The other cool thing with the Eye, is so popular you can get 3rd party lenses and IR imaging solutions for it. In 2012 my team had a pretty sophisticated CV approach, but at one competition our sensor was blinded by the stadium lighting being mounted directly behind the backboard. 2013 we switched to using infrared for the retro-illumination and did not have a repeat.

@DavisC: I haven’t tried running the crio hosted vision code. To learn about vision processing, our team is taking the approach of writing algorithms using open cv on laptops and ironing out bugs there, then attempting to deploy to a second on-robot processor that would be running our code in either python or C++, and handing calculated results to the crio code. Sorry I don’t have an answer for you about next steps with the approach your taking.

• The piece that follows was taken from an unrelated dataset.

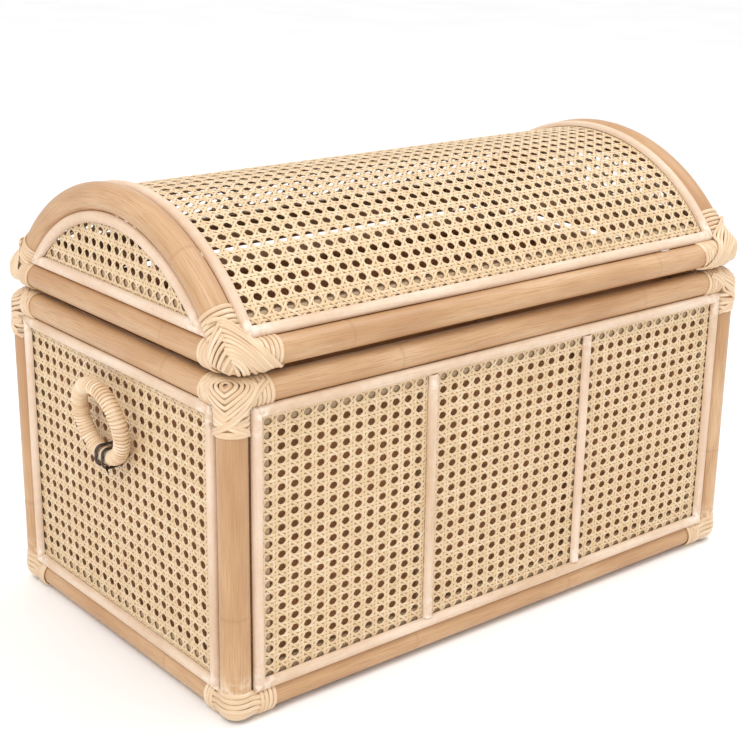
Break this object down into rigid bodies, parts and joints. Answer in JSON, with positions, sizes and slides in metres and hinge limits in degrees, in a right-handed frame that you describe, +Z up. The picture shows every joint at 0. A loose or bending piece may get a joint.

I have read this book… http://simplecv.org/ . It is pretty good. I have in past season’s used OpenCV 2.0 using C++ ( VS 2010 on windows 7 on a i3 core) and I have used SimpleCV on an Odriod-u2 (just bought the U3). I learned allot more about vision processing itself while using just OpenCV. Lots of tutorials and books. The main reason I learned more was because SimpleCV does allot of the work for you and it is a higher abstraction that is built on OpenCV. Like many abstractions they leak so it is good to know what is underneath. http://www.joelonsoftware.com/articles/LeakyAbstractions.html

We use SimpleCV because I know OpenCV (master beginner) and that makes me more productive. I am glad I started with OpenCV to learn simple vision processing but it is a steeper learning curve.

There is this and it is not cheap (though I did get Mathworks to get me a node locked copy for student use for our FIRST team of Matlab with all of the packages). http://www.petercorke.com/Machine_Vision_Toolbox.html

I also have access through work. It is not the cheapest way to learn vision but it is a common way in college and it can show you some advanced material and concepts.

I have looked at the code that comes with 2014. It is pretty much what we did as far as an algorithm last year to get distance in SimpleCV.